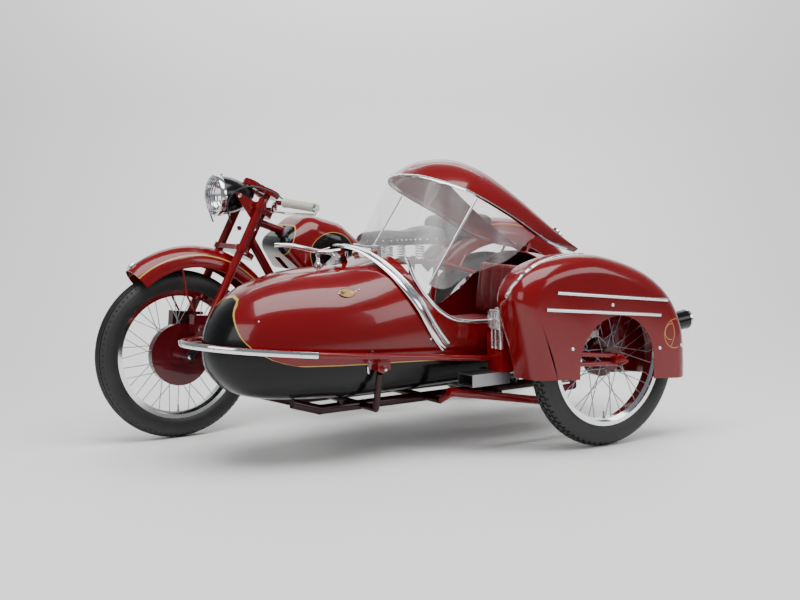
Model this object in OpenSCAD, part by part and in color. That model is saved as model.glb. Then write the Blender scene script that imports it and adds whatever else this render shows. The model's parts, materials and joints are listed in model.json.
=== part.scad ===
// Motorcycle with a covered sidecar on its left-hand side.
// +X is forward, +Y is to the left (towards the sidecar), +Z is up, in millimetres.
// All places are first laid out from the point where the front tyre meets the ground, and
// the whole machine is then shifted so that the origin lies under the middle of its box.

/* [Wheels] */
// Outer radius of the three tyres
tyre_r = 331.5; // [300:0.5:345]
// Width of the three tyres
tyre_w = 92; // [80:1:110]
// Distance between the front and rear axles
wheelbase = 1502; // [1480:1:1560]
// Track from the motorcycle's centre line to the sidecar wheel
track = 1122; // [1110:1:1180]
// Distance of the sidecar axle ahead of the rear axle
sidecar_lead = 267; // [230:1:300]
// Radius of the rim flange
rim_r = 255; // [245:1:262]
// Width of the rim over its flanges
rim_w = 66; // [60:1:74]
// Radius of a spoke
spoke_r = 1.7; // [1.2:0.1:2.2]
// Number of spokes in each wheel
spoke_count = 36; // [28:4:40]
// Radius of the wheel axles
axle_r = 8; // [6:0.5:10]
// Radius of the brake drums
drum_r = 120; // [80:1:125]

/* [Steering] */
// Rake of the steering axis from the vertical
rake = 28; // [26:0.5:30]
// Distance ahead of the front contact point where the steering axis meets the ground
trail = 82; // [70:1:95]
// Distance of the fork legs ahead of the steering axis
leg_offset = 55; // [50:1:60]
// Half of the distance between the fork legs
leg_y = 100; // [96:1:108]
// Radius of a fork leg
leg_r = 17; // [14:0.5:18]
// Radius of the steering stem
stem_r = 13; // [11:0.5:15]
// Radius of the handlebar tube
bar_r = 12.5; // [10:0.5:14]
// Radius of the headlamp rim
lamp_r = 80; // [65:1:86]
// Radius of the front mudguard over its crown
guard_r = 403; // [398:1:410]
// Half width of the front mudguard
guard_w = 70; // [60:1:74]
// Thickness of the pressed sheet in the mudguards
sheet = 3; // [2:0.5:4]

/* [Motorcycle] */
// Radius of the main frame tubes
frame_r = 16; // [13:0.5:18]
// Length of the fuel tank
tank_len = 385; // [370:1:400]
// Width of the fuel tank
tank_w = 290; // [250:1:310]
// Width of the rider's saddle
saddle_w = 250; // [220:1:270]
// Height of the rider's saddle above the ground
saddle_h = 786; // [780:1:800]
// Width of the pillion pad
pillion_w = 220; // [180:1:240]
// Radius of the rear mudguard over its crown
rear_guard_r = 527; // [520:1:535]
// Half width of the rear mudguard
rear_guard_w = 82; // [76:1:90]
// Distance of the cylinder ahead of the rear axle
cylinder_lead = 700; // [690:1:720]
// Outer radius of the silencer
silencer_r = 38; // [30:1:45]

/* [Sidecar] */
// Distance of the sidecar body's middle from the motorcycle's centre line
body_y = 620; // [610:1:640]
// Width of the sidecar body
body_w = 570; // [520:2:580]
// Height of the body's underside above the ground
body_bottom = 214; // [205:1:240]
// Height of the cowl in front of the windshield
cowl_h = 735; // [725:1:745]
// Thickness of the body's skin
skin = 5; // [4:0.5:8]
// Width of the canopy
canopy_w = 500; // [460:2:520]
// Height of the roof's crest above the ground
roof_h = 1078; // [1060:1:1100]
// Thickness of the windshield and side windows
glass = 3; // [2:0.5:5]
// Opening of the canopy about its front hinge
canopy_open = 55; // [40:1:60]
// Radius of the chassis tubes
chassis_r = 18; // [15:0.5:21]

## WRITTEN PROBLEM
Pick out every line with the string "that" and copy it.

## EXERCISE RESULT
Model this object in OpenSCAD, part by part and in color. That model is saved as model.glb. Then write the Blender scene script that imports it and adds whatever else this render shows. The model's parts, materials and joints are listed in model.json.
// the whole machine is then shifted so that the origin lies under the middle of its box.